On your points on how an anarcho-capitalist societies would react to employee take overs of PDA's:

Why would customers stop using the services from a company if a union takes over? I have never seen customers express any revulsion from companies because unions take over. Unions tend to gain wide support, sometimes even gaining more customers. Having a union doesn't change the product quality or price. Sometimes the product prices decrease and quality increase because the workers live in the same community and want higher reputation status and may have a more aggregate empathy in play. I've been to a town where the workers bought a electrical plant from the previous owner. They now provide free lighting in beautiful arrangements throughout the town, they have large lighting Christmas events.
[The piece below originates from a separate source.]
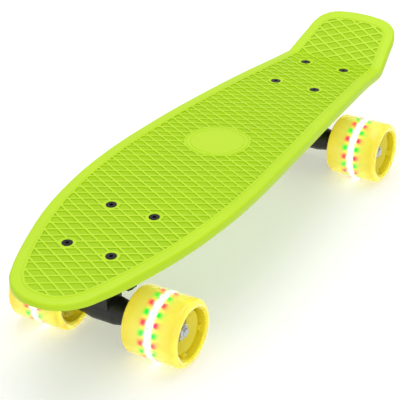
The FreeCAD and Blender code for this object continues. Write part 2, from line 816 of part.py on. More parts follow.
def make_pivot_cup(label):
    """A urethane cup; its frame is at the pivot point with Z along the steering axis."""
    half_cup = pivot_cup_deep / 2
    bore = pivot_pin_round + pivot_slack
    floor_at = half_cup - pivot_cup_wall
    return turned_body(
        label,
        [
            (0, floor_at),
            (bore, floor_at),
            (bore, -half_cup),
            (cup_round, -half_cup),
            (cup_round, half_cup),
            (0, half_cup),
        ],
    )


# ---------------------------------------------------------------- trucks: what swings


def from_axle(point):
    """A point of the truck's middle plane, measured from the axle."""
    return point[0] - axle_outboard, point[1] + truck_height


def make_hanger(label):
    """The cast hanger; its frame is at the axle's middle, parallel to the truck's frame."""
    body = new_body(label)
    beam = new_sketch(body, "XY_Plane")
    draw_polygon(
        beam,
        [
            (-hanger_half, 0),
            (-hanger_half, beam_face_round),
            (1.5 - hanger_half, beam_end_round),
            (-beam_taper_half, beam_end_round),
            (-beam_mid_half, beam_mid_round),
            (beam_mid_half, beam_mid_round),
            (beam_taper_half, beam_end_round),
            (hanger_half - 1.5, beam_end_round),
            (hanger_half, beam_face_round),
            (hanger_half, 0),
        ],
    )
    turned = add_turned(body, beam)
    turned.ReferenceAxis = (origin_part(body, "X_Axis"), [""])
    web = new_sketch(body, "YZ_Plane")
    stem_back = steer_reach - 26
    corners = [
        as_stack(ring_outer - 1, -half_ring),
        as_stack(ring_bore + 2, -half_ring),
        as_stack(ring_bore + 2, half_ring),
        as_stack(ring_outer - 1, half_ring),
        as_steer(0.5, -stem_back + 2),
        as_steer(stem_root_round, -stem_back + 3),
        as_steer(stem_root_round, -stem_back + 8),
        as_steer(-stem_root_round, -stem_back + 10),
        (axle_outboard + beam_mid_round * 0.9, -truck_height + beam_mid_round * 0.3),
        (axle_outboard, -truck_height - beam_mid_round * 0.6),
        (axle_outboard - beam_mid_round * 0.9, -truck_height + beam_mid_round * 0.3),
        as_stack(ring_outer + 1.5, -half_ring - 1.5),
    ]
    draw_polygon(web, [from_axle(corner) for corner in corners])
    add_pad(body, web, web_half * 2, both_ways=True)

    def stack_point(radius, height):
        return from_axle(as_stack(radius, height))

    def steer_point(radius, distance):
        return from_axle(as_steer(radius, distance))

    pin_end = pivot_cup_deep / 2 - pivot_cup_wall - pivot_slack * 3
    pin_root = -pivot_cup_deep / 2 - 1.5
    stem = [
        steer_point(0, -stem_back),
        steer_point(stem_root_round, -stem_back),
        steer_point(stem_root_round, pin_root - 1.5),
        steer_point(pivot_pin_round, pin_root),
        steer_point(pivot_pin_round, pin_end - 1),
        steer_point(pivot_pin_round - 1, pin_end),
        steer_point(0, pin_end),
    ]
    turned_in_plane(body, stem, (stem[0], stem[-1]), "Revolution")
    slanting_cylinder(body, stack_point, ring_outer, -half_ring, half_ring, "Revolution")
    slanting_cylinder(body, stack_point, ring_bore, -half_ring - 3, half_ring + 3, "Groove")
    bore = new_sketch(body, "YZ_Plane")
    draw_circle(bore, (0, 0), axle_round + axle_slack)
    add_pocket(body, bore, hanger_half * 3, both_ways=True)
    return body


def make_axle(label):
    """The steel axle; its frame is at its middle with Z along it."""
    half = wheel_middle + bearing_far + washer_thick + axle_nut_thick + axle_proud
    return turned_body(
        label,
        [
            (0, -half),
            (axle_round - 0.7, -half),
            (axle_round, 0.7 - half),
            (axle_round, half - 0.7),
            (axle_round - 0.7, half),
            (0, half),
        ],
    )


axle_bore = axle_round + axle_slack
outer_nut_at = bearing_far + washer_thick
washer = turned_body(
    "speed_washer_master", ring_profile(axle_bore, washer_round, bearing_far, bearing_far + washer_thick)
)
axle_nut = lock_nut(
    "axle_nut_master", axle_nut_wide, axle_nut_thick, axle_bore, -outer_nut_at
)
inner_race = turned_body(
    "inner_race_master",
    ring_profile(bearing_bore / 2, inner_race_round, -bearing_thick / 2, bearing_thick / 2),
)
outer_race = turned_body(
    "outer_race_master",
    ring_profile(outer_race_round, bearing_round, -bearing_thick / 2, bearing_thick / 2),
)
shield_at = bearing_thick / 2 - shield_sink
shield = turned_body(
    "shield_master",
    ring_profile(
        inner_race_round + shield_slack, outer_race_round - tyre_slack, shield_at - shield_thick, shield_at
    ),
)
magnet = turned_body(
    "magnet_spacer_master",
    [
        (axle_bore, -bearing_near),
        (magnet_end_round, -bearing_near),
        (magnet_end_round, magnet_step - bearing_near),
        (magnet_round, magnet_step - bearing_near),
        (magnet_round, bearing_near - magnet_step),
        (magnet_end_round, bearing_near - magnet_step),
        (magnet_end_round, bearing_near),
        (axle_bore, bearing_near),
    ],
)

flip = turn_about(X_AXIS, 180)
bearing_middle = (bearing_near + bearing_thick / 2).number
bearing_places = [move(0, 0, bearing_middle), move(0, 0, -bearing_middle)]

# ---------------------------------------------------------------- wheels


def make_tyre(label):
    """The clear urethane tyre, cast over the core and the light ring."""
    half = wheel_wide / 2
    bore = core_round + tyre_slack
    groove = led_outer + light_space
    groove_half = board_wide / 2 + light_space
    face = wheel_round - 5
    lip = core_half + 0.5
    body = turned_body(
        label,
        [
            (bore, lip),
            (face, half),
            (wheel_round, half),
            (wheel_round, -half),
            (face, -half),
            (bore, -lip),
            (bore, -groove_half),
            (groove, -groove_half),
            (groove, groove_half),
            (bore, groove_half),
        ],
    )

    def is_shoulder(edge):
        circle = getattr(edge.Curve, "Radius", 0)
        return abs(circle - wheel_round.number) < 0.01 and edge.Closed

    round_edges(body, tyre_edge_round, is_shoulder)
    return body


def make_core(label):
    """The moulded core: hub with two bearing seats, web, outer tube and posts in the ring channels."""
    seat = bearing_round + bearing_seat_slack
    shoulder = bearing_round - bearing_shoulder
    dish = hub_round - hub_lip
    half = [
        (shoulder, bearing_near),
        (seat, bearing_near),
        (seat, bearing_far + 0.5),
        (dish, hub_half),
        (hub_round, hub_half),
        (hub_round, channel_floor),
        (channel_outer, channel_floor),
        (channel_outer, core_half),
        (core_round, core_half),
    ]
    body = turned_body(label, half + [(radius, -height) for radius, height in reversed(half)])
    angles = [math.radians(FIRST_POST_ANGLE + step * 360 / POST_COUNT) for step in range(POST_COUNT)]
    centres = [(post_circle * math.cos(angle), post_circle * math.sin(angle)) for angle in angles]
    post_top = core_half - post_sink
    for outward in (1, -1):
        posts = new_sketch(body, "XY_Plane", channel_floor * outward)
        for centre in centres:
            draw_circle(posts, centre, post_round)
        add_pad(body, posts, post_top - channel_floor, reverse=outward < 0)
        holes = new_sketch(body, "XY_Plane", post_top * outward)
        for centre in centres:
            draw_circle(holes, centre, post_hole_round)
        add_pocket(body, holes, post_hole_deep, reverse=outward < 0)
    return body


def make_light_ring(label):
    """The flexible board that carries the lights and the coil that the magnet spacer drives."""
    inner = core_round + tyre_slack
    return turned_body(label, ring_profile(inner, board_outer, -board_wide / 2, board_wide / 2))


led = new_body("led_master")
led_sketch = new_sketch(led, "YZ_Plane", board_outer + tyre_slack)
half_across = led_across / 2
half_led = led_long / 2
draw_polygon(
    led_sketch,
    [(-half_across, -half_led), (half_across, -half_led), (half_across, half_led), (-half_across, half_led)],
)
add_pad(led, led_sketch, led_tall)
led_places = [turn_about(Z_AXIS, step * 360 / LED_COUNT) for step in range(LED_COUNT)]

cage = turned_body(
    "cage_master",
    ring_profile(
        ball_pitch_round - cage_half_wall,
        ball_pitch_round + cage_half_wall,
        -cage_half_thick,
        cage_half_thick,
    ),
)
pocket_sketch = new_sketch(cage, "YZ_Plane")
draw_circle(pocket_sketch, (0, 0), ball_wide / 2 + ball_slack)
ball_pocket = add_pocket(cage, pocket_sketch, bearing_round, reverse=True)
pockets = cage.newObject("PartDesign::PolarPattern", "ball_pockets")
pockets.Originals = [ball_pocket]
pockets.Axis = (origin_part(cage, "Z_Axis"), [""])
pockets.Angle = 360
pockets.Occurrences = BALL_COUNT
cage.Tip = pockets

ball = document.addObject("Part::Sphere", "ball_master")
ball.setExpression("Radius", (ball_wide / 2).formula)


def make_cages(label):
    """Two ball cages with their balls, as separate solids."""
    document.recompute()
    solids = []
    for place in bearing_places:
        ring = cage.Shape.copy()
        ring.Placement = place
        solids.append(ring)
        for step in range(BALL_COUNT):
            one = ball.Shape.copy()
            spoke = turn_about(Z_AXIS, step * 360 / BALL_COUNT)
            one.Placement = place * spoke * move(ball_pitch_round.number, 0, 0)
            solids.append(one)
    group = document.addObject("Part::Feature", label)
    group.Label = label
    group.Shape = Part.makeCompound(solids)
    return group


# ---------------------------------------------------------------- assembly

for end, end_name in ((-1, "front"), (1, "rear")):
    truck = truck_place(end)
    stack = stack_place(end)
    board_lip = bushing_round + cup_slack
    road_lip = road_bushing_tip + cup_slack + 0.4
    keep(make_baseplate(f"{end_name}_baseplate"), truck)
    keep(make_pivot_cup(f"{end_name}_pivot_cup"), pivot_place(end))
    keep(make_kingpin(f"{end_name}_kingpin"), stack)
    keep(make_board_bushing(f"{end_name}_board_bushing"), stack)
    keep(make_road_bushing(f"{end_name}_road_bushing"), stack)
    keep(make_cup_washer(f"{end_name}_large_cup_washer", board_cup_at, board_lip, 1), stack)
    keep(make_cup_washer(f"{end_name}_small_cup_washer", road_cup_at, road_lip, -1), stack)
    kingpin_nut = lock_nut(
        f"{end_name}_kingpin_nut",
        kingpin_nut_wide,
        kingpin_nut_thick,
        kingpin_round + thread_slack,
        nut_at,
    )
    keep(kingpin_nut, stack)

    keep(make_hanger(f"{end_name}_hanger"), axle_place(end))
    keep(make_axle(f"{end_name}_axle"), axle_place(end) * turn_about(Y_AXIS, 90))
    wheels = [wheel_place(end, side) for side in (1, -1)]
    races = [wheel * place for wheel in wheels for place in bearing_places]
    keep(grouped(f"{end_name}_axle_nuts", axle_nut, [wheel * flip for wheel in wheels]))
    washer_places = [wheel * way for wheel in wheels for way in (move(0, 0, 0), flip)]
    keep(grouped(f"{end_name}_speed_washers", washer, washer_places))
    keep(grouped(f"{end_name}_bearing_inner_races", inner_race, races))
    keep(grouped(f"{end_name}_magnet_spacers", magnet, wheels))

    for side, side_name in ((1, "left"), (-1, "right")):
        name = f"{end_name}_{side_name}"
        place = wheel_place(end, side)
        keep(make_tyre(f"{name}_tyre"), place)
        keep(make_core(f"{name}_core"), place)
        keep(make_light_ring(f"{name}_light_ring"), place)
        keep(grouped(f"{name}_leds", led, led_places), place)
        keep(grouped(f"{name}_bearing_outer_races", outer_race, bearing_places), place)
        shield_places = [seat * way for seat in bearing_places for way in (move(0, 0, 0), flip)]
        keep(grouped(f"{name}_bearing_shields", shield, shield_places), place)
        keep(make_cages(f"{name}_ball_cages"), place)

# ---------------------------------------------------------------- check and write

document.recompute()
for item in document.Objects:
    faults = {"Invalid", "Error"} & set(item.State)
    if faults:
        raise RuntimeError(f"{item.Label}: {faults}")
for part in sub_parts:
    if part.Shape.isNull() or not part.Shape.isValid():
        raise RuntimeError(f"{part.Label} has no valid shape")

os.makedirs("parts", exist_ok=True)
for part in sub_parts:
    part.Shape.exportStep(f"parts/{part.Label}.step")

print(f"{len(sub_parts)} sub-parts written")
print(f"apex {apex_height:.3f} high at y {apex_along:.3f}; camber lean {camber_lean:.4f}")
for end, end_name in ((-1, "front"), (1, "rear")):
    pivot = pivot_place(end)
    direction = pivot.Rotation.multVec(Z_AXIS)
    axle = axle_place(end).Base
    print(end_name, "pivot", [round(v, 4) for v in pivot.Base], "axis", [round(v, 6) for v in direction])
    print(end_name, "axle", [round(v, 4) for v in axle], "wheel middle", round(wheel_middle.number, 3))
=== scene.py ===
# %% [markdown]
# # A mini cruiser skateboard with wheels that light up
#
# The real board is one thick moulding of lime plastic on two black trucks. Four wide wheels of clear yellow
# urethane have a band of lights cast inside them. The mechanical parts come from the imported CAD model. This
# lesson gives them real finishes, and models anew what CAD left plain: the waffle deck, the cast tyres and the
# soft bushings.

# %% Load the frame
import bmesh
import bpy
import json
import math
from mathutils import Matrix, Vector


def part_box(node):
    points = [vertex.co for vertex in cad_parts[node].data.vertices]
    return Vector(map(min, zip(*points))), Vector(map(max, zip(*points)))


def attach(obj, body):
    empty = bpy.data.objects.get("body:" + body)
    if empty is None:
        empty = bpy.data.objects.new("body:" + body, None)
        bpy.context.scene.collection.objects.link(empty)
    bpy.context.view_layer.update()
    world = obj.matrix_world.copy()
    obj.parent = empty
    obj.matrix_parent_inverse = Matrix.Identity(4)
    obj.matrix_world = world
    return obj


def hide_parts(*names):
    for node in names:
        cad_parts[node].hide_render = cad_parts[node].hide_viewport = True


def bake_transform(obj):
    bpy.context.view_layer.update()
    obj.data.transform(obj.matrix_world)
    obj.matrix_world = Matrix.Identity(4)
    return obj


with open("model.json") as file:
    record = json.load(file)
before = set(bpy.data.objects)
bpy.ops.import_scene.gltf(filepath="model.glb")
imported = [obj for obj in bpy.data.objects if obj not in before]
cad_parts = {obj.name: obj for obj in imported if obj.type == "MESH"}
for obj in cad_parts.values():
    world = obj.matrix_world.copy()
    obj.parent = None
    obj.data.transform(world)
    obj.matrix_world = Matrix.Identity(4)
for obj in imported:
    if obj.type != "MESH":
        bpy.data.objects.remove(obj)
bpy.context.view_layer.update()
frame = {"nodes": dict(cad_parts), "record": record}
MM = 0.001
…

Socialist societies have arisen in societies other than feudal societies. At least, depending on the definition of socialism, many anarcho-capitalists have cited NAZI'sm, fascism, etc as socialist movements since they clearly involve massive government takeovers, wealth redistribution and extreme market price fixing. NAZI Germany had many things "free", health care, education, etc they created the worlds first environmental agency (If I recall correctly). They often price fixed wage labour and product prices, determined how much product can be made and who it goes to, etc. Societies that go from feudalism to socialism (USSR, China, etc) just tend to be more of the same (albeit the free market always exists, no matter how hard they tried). On one last note it perhaps may be important to point out that all feudalistic societies tend to have a lot of capitalism. Feudalism is largely based on land ownership through vassalage. However, feudal societies often have extensive free market activity beyond land so much so that through the medieval ages the kings allowed people to use private courts, law merchants, because there was too much activity with too much intricacy for the kings to handle in the free market.